AbstractThe study reported in this thesis furthers knowledge on the performance of SUDS ponds in Scotland and provides an enhanced method for analysing and reporting SUDS water quality performance. The research is based on information gained from intensive flows and water quality studies at two SUDS ponds, and additional water quality data obtained at a third pond, over a period of three years. The ponds are located in a new development area, Duloch Park, in Dunfermline in eastern Scotland, commonly known as DEX.
Hydraulic monitoring of two ponds clearly showed that both performed well in attenuating flow rates and it was also evident that one of the two ponds, in a catchment with soil class 4, significantly reduced runoff volumes. This demonstrated that even in soil class 4, SUDS can reduce runoff volumes under certain conditions. The other pond was subject to groundwater inflow and did not achieve reduction in runoff volumes. Monitoring results also suggested that detention basins can significantly reduce peak flows of runoff events that have flow rates below the activation level of the outflow control. Catchment runoff results suggested that the standard method used by Scottish Water for calculating greenfield runoff, the IH 124 method, may not be best suited for determining outflow rates from SUDS. For two adjacent catchments at Duloch Park, this method under estimated all but one of the predicted outflow rates for one of catchment, and over estimated all but one of the predicted outflow rates for the other.
It was found that the ponds performed well in removing certain pollutants from urban runoff and in attenuating peak concentrations of others. One of the three ponds performed consistently better in attenuating pollutants than the others, most likely due to calmer flow conditions and water seepage that often resulted in partial or total containment of runoff events. Results from sediment data suggest that a SUDS pond’s required sediment removal cycle is strongly depending on its flow regime. Runoff quality data highlighted that the largest amounts of pollutants were generated in the residential housing catchment. The effectiveness of the three ponds in terms of nutrient removal was not established with absolute robustness, as the collected data did not cover a complete seasonal cycle.

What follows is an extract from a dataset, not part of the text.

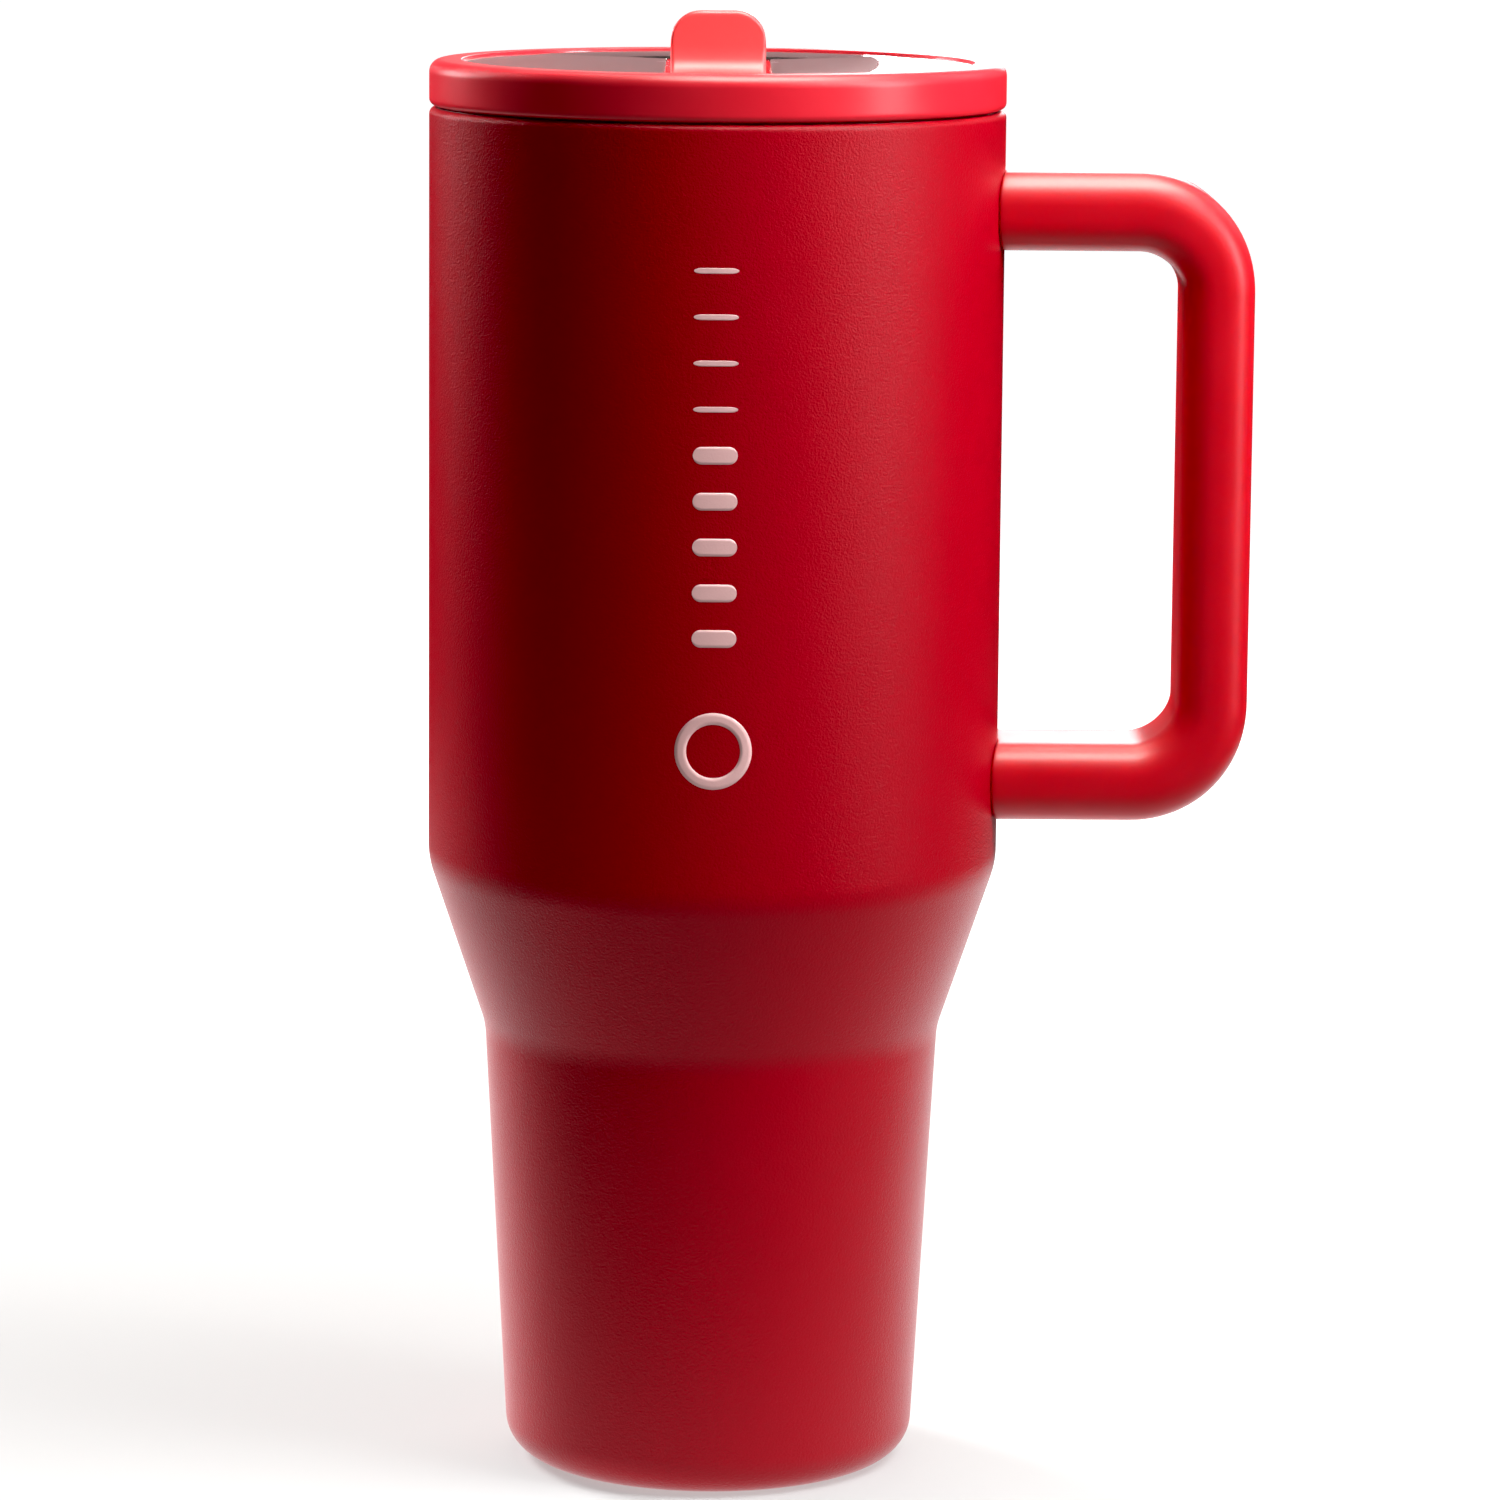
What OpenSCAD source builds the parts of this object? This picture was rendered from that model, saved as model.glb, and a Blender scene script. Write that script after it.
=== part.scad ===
// Insulated travel mug: double-wall steel cup, D handle on welded brackets, and a push-in
// lid with a flip-up straw spout.  Millimetres, +Z up.
// Origin: centre of the foot, on the surface the mug stands on.  The handle is on +X and
// the tip of the closed spout points along -Y.

/* [Cup] */
// Outer diameter of the upper body
body_d = 101; // [92:0.5:122]
// Outer diameter at the waist, under the cone
waist_d = 80.8; // [70:0.2:90]
// Outer diameter of the foot, before its edge is rounded
foot_d = 72.3; // [60:0.1:78]
// Height of the brim
cup_h = 241.3; // [200:0.1:300]
// Height of the waist
waist_h = 78.5; // [60:0.5:92]
// Height of the shoulder, above the cone
shoulder_h = 108.4; // [96:0.2:140]
// Radius that softens the waist and the shoulder
cone_blend = 15; // [4:1:20]
// Radius of the edge of the foot
foot_blend = 7; // [3:0.5:9]
// Radius of the outer edge of the brim
brim_blend = 1.2; // [0.9:0.05:1.6]
// Thickness of the outer wall
shell_t = 0.6; // [0.4:0.1:0.9]
// Thickness of the inner wall
liner_t = 0.5; // [0.4:0.1:0.8]
// Vacuum space between the two walls
vacuum_gap = 3.4; // [2:0.1:4.5]
// Height of the cup's inner floor
floor_h = 8; // [6:0.5:14]

/* [Handle] */
// Room for the fingers, from the body to the grip
finger_gap = 30.8; // [22:0.2:45]
// Thickness of the handle bar
bar_t = 13.2; // [12.4:0.1:18]
// Width of the handle bar
bar_w = 26; // [20:0.5:32]
// Radius of the long edges of the bar
bar_round = 5.5; // [3:0.5:6]
// Distance from the brim down to the top of the upper arm
handle_drop = 10.5; // [6:0.5:25]
// Height of the middle of the lower arm above the shoulder
handle_rise = 15.2; // [12:0.2:30]
// Radius of the bends, at the middle of the bar
bend_r = 14.2; // [10:0.2:24]
// Thickness of the soft skin over the rigid core
skin_t = 2.2; // [1.5:0.1:3]

/* [Handle fixing] */
// Length of the bracket's tongue
tongue_l = 16; // [14:0.5:19]
// Width of the tongue
tongue_w = 9; // [6.5:0.5:11]
// Thickness of the tongue
tongue_t = 4; // [3:0.1:4.4]
// Diameter of the handle screws
screw_d = 3; // [2:0.5:4]
// Diameter of the screw heads
screw_head_d = 5.6; // [5:0.1:7]
// Height of the screw heads
screw_head_h = 1.6; // [1:0.1:1.8]

/* [Lid] */
// Height of the lid from its seat to its top
lid_h = 8; // [7.4:0.1:12]
// Width of the coloured ring seen from above
ring_w = 5.7; // [5:0.1:9]
// Radius of the ring's upper outer edge
ring_blend = 2.2; // [0.5:0.1:3]
// Depth of the window below the top of the ring
window_drop = 0.4; // [0.2:0.1:2]
// Thickness of the window
window_t = 2.2; // [1.6:0.1:3]
// Depth of the plug skirt below the seat
skirt_h = 12; // [10:0.5:18]
// Wall of the plug skirt
skirt_t = 2.5; // [2.2:0.1:4]
// Height of the gasket
gasket_h = 4.6; // [3.5:0.1:6]

/* [Spout] */
// Width of the spout
spout_w = 16.4; // [14:0.1:22]
// Radius of the hinge barrel
barrel_r = 5.2; // [4.8:0.1:6]
// Place of the hinge behind the lid's centre
hinge_back = 7; // [2:0.5:12]
// Room in the trough in front of the tip
tip_room = 3.5; // [1.5:0.1:6]
// Height of the finger tab above the window
tab_h = 9.9; // [6:0.1:16]
// Distance from the hinge to the front of the tab
tab_reach = 27.4; // [22:0.1:30]
// Thickness of the tab
tab_t = 2.4; // [1.6:0.1:4]
// Radius of the tab's upper corners
tab_round = 5.2; // [2:0.1:7]
// Diameter of the drinking channel
channel_d = 6.4; // [4:0.1:7]
// Diameter of the stub pins of the hinge
pin_d = 3; // [2:0.1:4]

/* [Straw] */
// Outer diameter of the straw
straw_d = 10; // [8.6:0.1:12.5]
// Wall of the straw
straw_t = 1.2; // [0.6:0.1:1.3]
// Gap between the end of the straw and the cup's floor
straw_gap = 4; // [2:0.5:20]
// Length of the port that holds the straw
port_l = 14; // [8:0.5:20]

/* [Clearances] */
// Gap between parts that move against each other
run_gap = 0.3; // [0.2:0.05:0.5]
// Radial gap of parts that are pressed or moulded together
fit_gap = 0.05; // [0.02:0.01:0.1]

/* [Hidden] */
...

The water quality data was interpreted by means of a water quality index which was modified from an existing index for Scottish watercourses and is parameter weighted. Parameters that were deemed irrelevant for the analysis of SUDS performance were deleted, while the weighting for the remaining parameters was changed. On a scale from zero to 100, the index can typify the performance of single water quality parameters and also represent the overall water quality when all parameters are combined. It was found that the index significantly enhanced data analysis and performance reporting of SUDS facilities. The index is a versatile tool that can be used in both spreadsheet data analysis and modelling software. Further amendment and calibration of the parameter weighting of this index is required to make it suitable for water quality analysis and performance reporting of SUDS.
Two of the monitored catchments were modelled in PCSWMM 2002 (Personal Computer Storm Water Management Model), and the existing SUDS layouts were compared to alternatives. The performance of each layout was evaluated for its predicted performance in peak flow and volume reduction. For this, a method that rated the predicted SUDS performances against a conventional pipe system on a scale from zero to one was used. The modelling study highlighted several shortcomings of SWMM and other currently available drainage models in the analysis of SUDS.
The study concludes that the SUDS ponds investigated are performing well for their purpose, but that alternatives to the current ponds and treatment train layouts would achieve similar results while being more space efficient. It is also concluded that the water quality index proposed in this study is an excellent method for analysing and reporting of SUDS performance, but further amendments and calibration is needed to make it fit for purpose. It is proposed that this is undertaken by a panel of experts that covers all fields related to urban runoff quality and SUDS issues. When fully developed, the proposed water quality index could serve as the base for the first standardised SUDS efficiency analysis and reporting tool world wide.